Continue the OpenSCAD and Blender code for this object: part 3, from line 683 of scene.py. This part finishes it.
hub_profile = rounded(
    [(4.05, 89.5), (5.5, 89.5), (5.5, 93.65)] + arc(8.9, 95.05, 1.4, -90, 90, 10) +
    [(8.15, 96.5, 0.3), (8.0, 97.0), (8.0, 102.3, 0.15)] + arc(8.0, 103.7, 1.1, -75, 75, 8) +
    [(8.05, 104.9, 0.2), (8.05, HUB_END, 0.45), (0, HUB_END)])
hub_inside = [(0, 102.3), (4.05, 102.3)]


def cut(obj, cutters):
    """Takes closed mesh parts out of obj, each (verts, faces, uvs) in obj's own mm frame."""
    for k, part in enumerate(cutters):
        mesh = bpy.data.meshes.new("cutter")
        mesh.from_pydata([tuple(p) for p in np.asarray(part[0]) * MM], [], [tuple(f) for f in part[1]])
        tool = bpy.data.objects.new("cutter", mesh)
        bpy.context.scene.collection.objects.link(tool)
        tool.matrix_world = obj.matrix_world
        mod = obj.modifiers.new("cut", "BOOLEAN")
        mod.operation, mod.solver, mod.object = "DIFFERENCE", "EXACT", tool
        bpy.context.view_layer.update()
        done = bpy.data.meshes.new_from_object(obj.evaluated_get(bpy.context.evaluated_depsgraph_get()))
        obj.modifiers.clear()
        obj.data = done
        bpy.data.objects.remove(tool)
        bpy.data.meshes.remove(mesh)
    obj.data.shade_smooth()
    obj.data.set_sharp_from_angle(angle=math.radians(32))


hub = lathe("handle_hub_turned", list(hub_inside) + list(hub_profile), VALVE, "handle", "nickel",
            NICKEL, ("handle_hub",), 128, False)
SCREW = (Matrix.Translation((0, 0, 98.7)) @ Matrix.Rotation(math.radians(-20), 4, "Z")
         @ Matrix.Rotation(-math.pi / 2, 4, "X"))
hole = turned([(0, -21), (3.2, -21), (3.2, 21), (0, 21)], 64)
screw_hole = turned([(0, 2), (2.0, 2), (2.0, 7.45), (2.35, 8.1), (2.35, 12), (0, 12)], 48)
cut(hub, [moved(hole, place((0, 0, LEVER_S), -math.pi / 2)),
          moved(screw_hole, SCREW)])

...

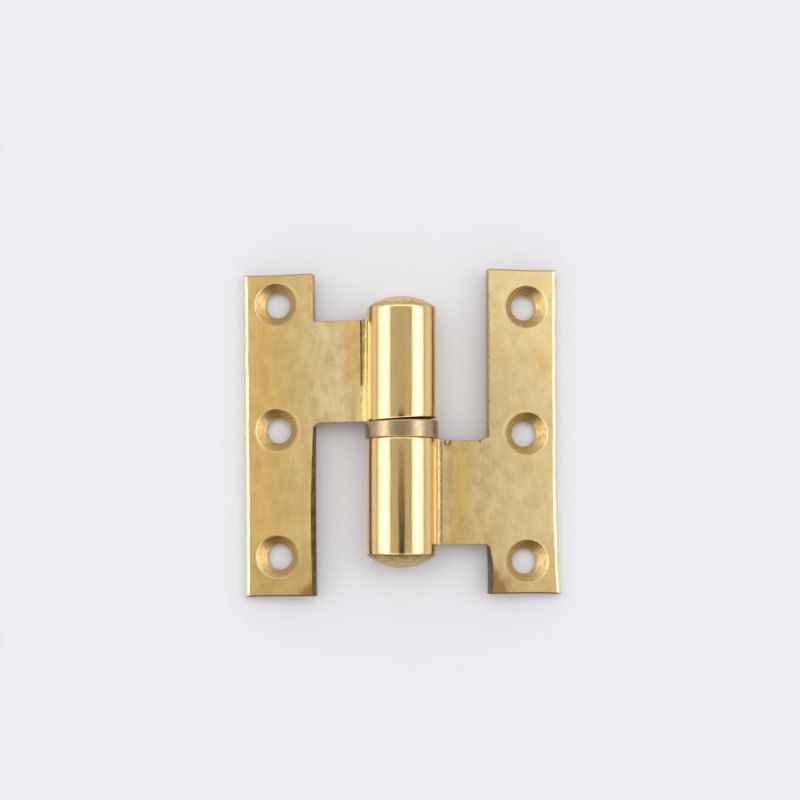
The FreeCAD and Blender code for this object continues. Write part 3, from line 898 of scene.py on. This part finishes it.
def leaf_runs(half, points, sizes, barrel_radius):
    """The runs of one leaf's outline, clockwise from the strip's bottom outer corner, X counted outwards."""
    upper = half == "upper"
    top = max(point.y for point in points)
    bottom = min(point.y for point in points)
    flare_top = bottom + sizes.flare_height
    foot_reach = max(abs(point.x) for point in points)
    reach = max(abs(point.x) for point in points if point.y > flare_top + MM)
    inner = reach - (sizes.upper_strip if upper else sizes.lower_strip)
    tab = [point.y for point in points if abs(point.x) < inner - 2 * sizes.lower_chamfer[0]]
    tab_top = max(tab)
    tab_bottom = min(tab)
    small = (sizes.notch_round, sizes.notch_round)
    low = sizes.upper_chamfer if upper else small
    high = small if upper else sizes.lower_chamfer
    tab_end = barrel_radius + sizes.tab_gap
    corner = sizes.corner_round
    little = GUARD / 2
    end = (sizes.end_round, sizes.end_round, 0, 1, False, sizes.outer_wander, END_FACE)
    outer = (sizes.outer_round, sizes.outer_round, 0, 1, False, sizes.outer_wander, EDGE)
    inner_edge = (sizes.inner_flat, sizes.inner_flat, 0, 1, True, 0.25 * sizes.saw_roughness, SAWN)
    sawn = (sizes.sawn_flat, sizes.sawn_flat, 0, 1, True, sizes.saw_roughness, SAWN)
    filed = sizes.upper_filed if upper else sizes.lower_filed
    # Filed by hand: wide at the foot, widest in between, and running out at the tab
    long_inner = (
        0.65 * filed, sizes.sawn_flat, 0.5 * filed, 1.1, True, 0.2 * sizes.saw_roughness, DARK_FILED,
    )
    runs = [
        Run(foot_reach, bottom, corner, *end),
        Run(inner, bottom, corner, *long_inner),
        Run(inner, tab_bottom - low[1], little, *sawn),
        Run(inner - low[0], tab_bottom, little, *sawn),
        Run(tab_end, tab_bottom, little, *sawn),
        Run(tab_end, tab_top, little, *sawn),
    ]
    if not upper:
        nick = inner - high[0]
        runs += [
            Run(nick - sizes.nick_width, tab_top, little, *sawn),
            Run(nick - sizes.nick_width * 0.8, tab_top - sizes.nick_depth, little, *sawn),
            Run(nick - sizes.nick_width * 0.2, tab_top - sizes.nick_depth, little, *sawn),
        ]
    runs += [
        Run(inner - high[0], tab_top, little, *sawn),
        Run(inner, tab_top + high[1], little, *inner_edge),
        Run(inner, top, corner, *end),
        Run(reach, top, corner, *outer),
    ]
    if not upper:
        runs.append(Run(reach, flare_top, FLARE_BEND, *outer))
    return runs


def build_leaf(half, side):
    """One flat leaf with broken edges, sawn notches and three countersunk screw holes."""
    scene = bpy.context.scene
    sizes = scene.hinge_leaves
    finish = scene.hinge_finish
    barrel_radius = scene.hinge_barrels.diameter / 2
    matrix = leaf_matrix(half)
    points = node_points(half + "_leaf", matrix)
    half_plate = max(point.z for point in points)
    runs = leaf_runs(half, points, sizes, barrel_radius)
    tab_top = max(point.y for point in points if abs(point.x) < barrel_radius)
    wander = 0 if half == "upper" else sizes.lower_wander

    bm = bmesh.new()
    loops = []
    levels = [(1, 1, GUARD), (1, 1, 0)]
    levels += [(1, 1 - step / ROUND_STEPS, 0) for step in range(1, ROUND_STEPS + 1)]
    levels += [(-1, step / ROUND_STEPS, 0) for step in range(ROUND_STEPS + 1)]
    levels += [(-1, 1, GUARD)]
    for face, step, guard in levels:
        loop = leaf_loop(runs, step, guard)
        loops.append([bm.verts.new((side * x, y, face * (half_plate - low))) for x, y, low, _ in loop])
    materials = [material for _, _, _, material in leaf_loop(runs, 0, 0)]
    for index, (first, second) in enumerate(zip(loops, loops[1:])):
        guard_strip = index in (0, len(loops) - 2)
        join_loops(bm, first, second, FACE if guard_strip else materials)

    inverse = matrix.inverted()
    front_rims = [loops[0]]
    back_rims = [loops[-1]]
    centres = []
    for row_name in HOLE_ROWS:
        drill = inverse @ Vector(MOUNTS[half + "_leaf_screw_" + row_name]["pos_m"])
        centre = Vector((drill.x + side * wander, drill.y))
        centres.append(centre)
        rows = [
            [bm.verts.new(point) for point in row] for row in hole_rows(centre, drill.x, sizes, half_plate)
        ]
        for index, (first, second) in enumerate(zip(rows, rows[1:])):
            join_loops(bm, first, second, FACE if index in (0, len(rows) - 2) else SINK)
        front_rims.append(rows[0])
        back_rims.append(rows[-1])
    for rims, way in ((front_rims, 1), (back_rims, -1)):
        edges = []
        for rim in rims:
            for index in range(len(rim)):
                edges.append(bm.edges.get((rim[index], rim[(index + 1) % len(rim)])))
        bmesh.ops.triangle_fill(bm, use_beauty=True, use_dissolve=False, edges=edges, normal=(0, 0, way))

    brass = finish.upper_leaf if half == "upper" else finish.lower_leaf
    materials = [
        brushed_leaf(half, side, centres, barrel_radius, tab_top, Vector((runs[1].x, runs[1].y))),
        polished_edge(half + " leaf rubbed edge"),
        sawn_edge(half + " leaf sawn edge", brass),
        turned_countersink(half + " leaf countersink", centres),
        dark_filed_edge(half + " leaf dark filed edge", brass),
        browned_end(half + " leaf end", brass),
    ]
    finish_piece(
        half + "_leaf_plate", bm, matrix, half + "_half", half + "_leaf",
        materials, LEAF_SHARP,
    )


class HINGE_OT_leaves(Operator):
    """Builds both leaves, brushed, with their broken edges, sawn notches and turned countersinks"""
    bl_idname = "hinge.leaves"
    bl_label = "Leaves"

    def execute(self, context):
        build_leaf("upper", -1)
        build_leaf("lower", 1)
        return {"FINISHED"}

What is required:
Look through the material above and print exactly the lines from the one containing "Continue the OpenSCAD" to the one containing "hub_inside = [(0, 102.3), (4.05, 102.3)]", both included, and nothing more.

Answer in full:
Continue the OpenSCAD and Blender code for this object: part 3, from line 683 of scene.py. This part finishes it.
hub_profile = rounded(
    [(4.05, 89.5), (5.5, 89.5), (5.5, 93.65)] + arc(8.9, 95.05, 1.4, -90, 90, 10) +
    [(8.15, 96.5, 0.3), (8.0, 97.0), (8.0, 102.3, 0.15)] + arc(8.0, 103.7, 1.1, -75, 75, 8) +
    [(8.05, 104.9, 0.2), (8.05, HUB_END, 0.45), (0, HUB_END)])
hub_inside = [(0, 102.3), (4.05, 102.3)]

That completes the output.